Friday, November 11, 2011

Full circle

I've been avoiding writing as a means of livelihood all the time, for the longest time. I thought tech was the solution. Wrong.

Tech types (most of them) haaate any form of formal documentation. Formal here meaning grammar and composition and all that. They have no problem writing scripts and code. So I eventually always end up doing the writing part. Or maybe I need to be kept away from email. They also hate reading more than one paragraph of more than three sentences of more than four to five words each. I write chapters. For someone who declares he doesn't want to make a living out of writing...

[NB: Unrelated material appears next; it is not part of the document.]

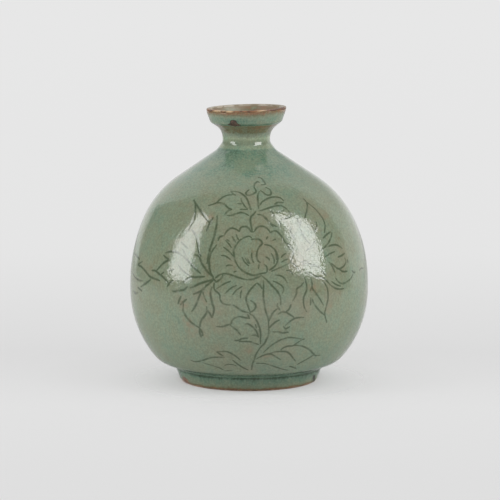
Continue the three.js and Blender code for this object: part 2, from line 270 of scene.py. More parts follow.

I need to stop this warla with words. Or maybe It's just English I'm quarreling with. Will try to write in Cebuano and Tagalog. I need to reclaim my ability to think in these languages. In mid-paragraph I hear myself blabberring away but I feel disconnected with the words coming out of my mouth because of the extra layer of translation going on.

Try nga natin....

Ambot unsa'y akong nahuna-hunaan. Sa wa'y hinungdan wa mapugngi ang kahidlaw sa kanhing kinaham nga lauya. Ang kalainan, lahi ang lauyang nagduwa-duwa sa akong alimpatakan. Nganong bukog-bukog man. Di diay mahimo ang pata?... Pata? what's Cebuano for pata? Is it pigi?

Try nga again...

Sa di mawaring dahilan 'di ko mapigilang mag-crave... Mag-crave talaga? Ay leche.... next time na nga lang...!

Saturday, June 4, 2011

Missed

Missed this blog and thought it was lost forever. Funny how passwords remain buried in the subconscious and reveal themselves when they're least expected to. I think we should do away with passwords altogether and instead require all gadgets to have retina scan as the default authentication method. Or maybe saliva analysis, You shout Open Sesame ten times or until you froth in the mouth enough for saliva to spew onto the screen where it sizzles while the acid therein is analyzed by the touch screen, Or something else. Whatever. Anything that doesn't require me to memorize something. Leche!